### The request
Quote verbatim every line from the line containing "for name, x" to the line containing "for node in", inclusive of both, and no other line.

### Collected data
******

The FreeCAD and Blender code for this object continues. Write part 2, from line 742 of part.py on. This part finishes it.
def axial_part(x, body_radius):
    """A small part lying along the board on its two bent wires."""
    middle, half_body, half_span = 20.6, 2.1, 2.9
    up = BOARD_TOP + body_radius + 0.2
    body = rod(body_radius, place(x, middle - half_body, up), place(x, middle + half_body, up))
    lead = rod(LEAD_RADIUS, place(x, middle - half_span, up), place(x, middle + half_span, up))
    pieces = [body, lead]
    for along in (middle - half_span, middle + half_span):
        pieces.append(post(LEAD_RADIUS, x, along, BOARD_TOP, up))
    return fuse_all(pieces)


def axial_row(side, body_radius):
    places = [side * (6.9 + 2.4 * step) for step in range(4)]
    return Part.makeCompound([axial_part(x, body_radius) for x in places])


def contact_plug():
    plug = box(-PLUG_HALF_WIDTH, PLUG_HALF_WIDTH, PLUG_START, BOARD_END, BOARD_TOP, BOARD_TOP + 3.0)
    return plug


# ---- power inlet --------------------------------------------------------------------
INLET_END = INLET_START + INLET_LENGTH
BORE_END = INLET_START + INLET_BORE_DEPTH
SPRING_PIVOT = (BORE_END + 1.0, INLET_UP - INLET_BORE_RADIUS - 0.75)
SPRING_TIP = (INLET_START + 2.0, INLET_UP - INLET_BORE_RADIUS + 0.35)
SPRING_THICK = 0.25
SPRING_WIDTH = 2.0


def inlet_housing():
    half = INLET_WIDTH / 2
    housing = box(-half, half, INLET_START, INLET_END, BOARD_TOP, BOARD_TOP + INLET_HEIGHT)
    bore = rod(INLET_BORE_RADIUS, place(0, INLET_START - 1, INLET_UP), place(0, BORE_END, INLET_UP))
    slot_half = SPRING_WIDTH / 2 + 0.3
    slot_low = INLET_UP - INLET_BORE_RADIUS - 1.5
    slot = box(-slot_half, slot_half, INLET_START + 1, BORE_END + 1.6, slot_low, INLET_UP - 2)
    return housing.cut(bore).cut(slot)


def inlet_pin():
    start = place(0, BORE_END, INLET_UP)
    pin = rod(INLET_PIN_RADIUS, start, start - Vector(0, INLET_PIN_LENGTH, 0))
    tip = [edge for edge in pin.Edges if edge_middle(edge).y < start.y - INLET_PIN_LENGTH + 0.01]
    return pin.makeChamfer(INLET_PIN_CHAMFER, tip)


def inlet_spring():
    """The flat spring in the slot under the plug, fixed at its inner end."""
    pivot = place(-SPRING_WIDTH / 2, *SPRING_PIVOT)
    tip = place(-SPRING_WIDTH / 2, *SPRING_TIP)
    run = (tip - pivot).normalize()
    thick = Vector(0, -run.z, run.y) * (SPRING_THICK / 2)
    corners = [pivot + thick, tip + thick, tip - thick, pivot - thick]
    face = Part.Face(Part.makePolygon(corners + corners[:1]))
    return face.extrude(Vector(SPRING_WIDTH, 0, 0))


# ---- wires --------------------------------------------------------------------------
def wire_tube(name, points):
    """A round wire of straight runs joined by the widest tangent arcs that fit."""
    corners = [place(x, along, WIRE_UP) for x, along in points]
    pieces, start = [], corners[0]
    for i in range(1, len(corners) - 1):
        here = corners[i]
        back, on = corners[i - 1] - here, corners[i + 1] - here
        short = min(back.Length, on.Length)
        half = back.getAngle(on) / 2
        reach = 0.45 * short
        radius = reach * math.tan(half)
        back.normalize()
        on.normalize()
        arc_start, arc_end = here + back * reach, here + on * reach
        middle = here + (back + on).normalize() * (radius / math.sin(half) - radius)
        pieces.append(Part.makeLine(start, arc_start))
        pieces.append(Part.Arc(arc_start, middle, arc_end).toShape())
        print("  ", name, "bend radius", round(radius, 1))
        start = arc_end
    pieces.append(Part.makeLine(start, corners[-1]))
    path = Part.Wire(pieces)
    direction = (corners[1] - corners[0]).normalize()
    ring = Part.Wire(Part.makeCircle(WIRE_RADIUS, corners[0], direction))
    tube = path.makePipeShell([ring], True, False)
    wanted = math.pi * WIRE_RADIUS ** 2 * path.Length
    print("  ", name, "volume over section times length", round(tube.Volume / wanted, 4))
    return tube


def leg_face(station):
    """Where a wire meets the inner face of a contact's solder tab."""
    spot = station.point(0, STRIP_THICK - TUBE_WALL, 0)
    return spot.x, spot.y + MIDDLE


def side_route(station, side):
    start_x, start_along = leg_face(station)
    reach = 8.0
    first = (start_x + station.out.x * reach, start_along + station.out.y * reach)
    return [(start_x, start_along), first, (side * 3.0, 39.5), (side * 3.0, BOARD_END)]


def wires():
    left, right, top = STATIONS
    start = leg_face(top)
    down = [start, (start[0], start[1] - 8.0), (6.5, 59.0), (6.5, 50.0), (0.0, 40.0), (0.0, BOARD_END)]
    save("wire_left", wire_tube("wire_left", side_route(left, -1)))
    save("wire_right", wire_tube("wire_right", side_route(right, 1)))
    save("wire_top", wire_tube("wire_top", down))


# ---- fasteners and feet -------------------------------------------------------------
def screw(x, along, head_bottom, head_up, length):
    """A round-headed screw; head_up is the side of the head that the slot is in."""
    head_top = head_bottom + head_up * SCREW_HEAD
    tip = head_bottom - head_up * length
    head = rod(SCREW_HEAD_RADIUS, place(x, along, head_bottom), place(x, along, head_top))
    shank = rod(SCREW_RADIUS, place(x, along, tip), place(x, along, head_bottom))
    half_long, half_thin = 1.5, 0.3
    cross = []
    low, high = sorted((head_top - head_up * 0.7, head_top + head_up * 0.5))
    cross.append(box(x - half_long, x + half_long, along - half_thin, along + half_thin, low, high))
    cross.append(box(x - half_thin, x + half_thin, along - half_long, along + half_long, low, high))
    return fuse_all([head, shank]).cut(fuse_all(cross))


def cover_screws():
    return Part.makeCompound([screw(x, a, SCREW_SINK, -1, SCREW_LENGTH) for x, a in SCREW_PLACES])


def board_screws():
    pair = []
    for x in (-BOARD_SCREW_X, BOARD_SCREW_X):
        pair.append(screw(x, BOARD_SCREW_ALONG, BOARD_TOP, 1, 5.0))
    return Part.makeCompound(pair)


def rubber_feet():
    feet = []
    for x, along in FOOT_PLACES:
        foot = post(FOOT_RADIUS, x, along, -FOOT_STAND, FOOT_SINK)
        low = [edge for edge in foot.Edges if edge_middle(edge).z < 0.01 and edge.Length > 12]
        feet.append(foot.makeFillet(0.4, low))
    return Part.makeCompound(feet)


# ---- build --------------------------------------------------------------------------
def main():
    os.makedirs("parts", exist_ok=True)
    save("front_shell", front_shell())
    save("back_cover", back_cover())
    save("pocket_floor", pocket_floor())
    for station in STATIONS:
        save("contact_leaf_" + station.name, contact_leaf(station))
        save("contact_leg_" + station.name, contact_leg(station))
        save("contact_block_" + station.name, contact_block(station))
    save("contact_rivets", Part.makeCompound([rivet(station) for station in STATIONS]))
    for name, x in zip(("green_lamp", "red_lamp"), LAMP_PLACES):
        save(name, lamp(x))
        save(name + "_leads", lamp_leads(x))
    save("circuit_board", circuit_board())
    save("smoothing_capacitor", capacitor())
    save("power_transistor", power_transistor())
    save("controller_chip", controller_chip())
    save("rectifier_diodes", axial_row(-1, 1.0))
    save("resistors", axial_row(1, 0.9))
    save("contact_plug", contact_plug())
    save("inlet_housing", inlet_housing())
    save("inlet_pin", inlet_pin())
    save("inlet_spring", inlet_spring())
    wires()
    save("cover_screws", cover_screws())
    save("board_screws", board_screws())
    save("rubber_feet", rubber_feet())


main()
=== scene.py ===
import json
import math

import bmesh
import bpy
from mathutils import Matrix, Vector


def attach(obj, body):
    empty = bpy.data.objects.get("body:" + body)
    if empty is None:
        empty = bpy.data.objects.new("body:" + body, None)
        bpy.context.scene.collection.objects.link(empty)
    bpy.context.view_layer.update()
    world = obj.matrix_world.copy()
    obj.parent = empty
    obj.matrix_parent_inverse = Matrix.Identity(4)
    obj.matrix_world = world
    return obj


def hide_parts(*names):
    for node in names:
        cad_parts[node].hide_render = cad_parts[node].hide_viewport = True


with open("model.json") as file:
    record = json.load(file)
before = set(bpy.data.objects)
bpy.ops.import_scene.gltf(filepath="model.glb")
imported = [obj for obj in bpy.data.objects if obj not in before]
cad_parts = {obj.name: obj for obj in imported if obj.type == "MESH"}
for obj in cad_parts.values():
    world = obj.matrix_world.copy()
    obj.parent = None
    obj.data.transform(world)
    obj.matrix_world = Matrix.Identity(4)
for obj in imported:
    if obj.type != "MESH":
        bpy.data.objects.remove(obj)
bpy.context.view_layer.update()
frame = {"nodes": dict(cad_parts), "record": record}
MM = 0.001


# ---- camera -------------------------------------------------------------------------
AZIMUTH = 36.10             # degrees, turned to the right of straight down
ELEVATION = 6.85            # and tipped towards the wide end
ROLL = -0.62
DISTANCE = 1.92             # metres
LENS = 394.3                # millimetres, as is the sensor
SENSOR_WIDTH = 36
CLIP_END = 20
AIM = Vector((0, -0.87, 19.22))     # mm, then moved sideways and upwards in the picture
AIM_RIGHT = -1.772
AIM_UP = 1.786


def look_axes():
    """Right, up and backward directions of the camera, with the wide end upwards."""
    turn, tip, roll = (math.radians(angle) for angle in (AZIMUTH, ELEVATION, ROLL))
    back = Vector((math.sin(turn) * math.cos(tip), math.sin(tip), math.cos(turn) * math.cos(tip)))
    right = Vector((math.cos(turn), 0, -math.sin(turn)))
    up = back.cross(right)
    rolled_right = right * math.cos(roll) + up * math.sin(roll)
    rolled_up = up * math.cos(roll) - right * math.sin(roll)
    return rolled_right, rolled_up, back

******

### Exercise output
    for name, x in zip(("green_lamp", "red_lamp"), LAMP_PLACES):
        save(name, lamp(x))
        save(name + "_leads", lamp_leads(x))
    save("circuit_board", circuit_board())
    save("smoothing_capacitor", capacitor())
    save("power_transistor", power_transistor())
    save("controller_chip", controller_chip())
    save("rectifier_diodes", axial_row(-1, 1.0))
    save("resistors", axial_row(1, 0.9))
    save("contact_plug", contact_plug())
    save("inlet_housing", inlet_housing())
    save("inlet_pin", inlet_pin())
    save("inlet_spring", inlet_spring())
    wires()
    save("cover_screws", cover_screws())
    save("board_screws", board_screws())
    save("rubber_feet", rubber_feet())


main()
=== scene.py ===
import json
import math

import bmesh
import bpy
from mathutils import Matrix, Vector


def attach(obj, body):
    empty = bpy.data.objects.get("body:" + body)
    if empty is None:
        empty = bpy.data.objects.new("body:" + body, None)
        bpy.context.scene.collection.objects.link(empty)
    bpy.context.view_layer.update()
    world = obj.matrix_world.copy()
    obj.parent = empty
    obj.matrix_parent_inverse = Matrix.Identity(4)
    obj.matrix_world = world
    return obj


def hide_parts(*names):
    for node in names:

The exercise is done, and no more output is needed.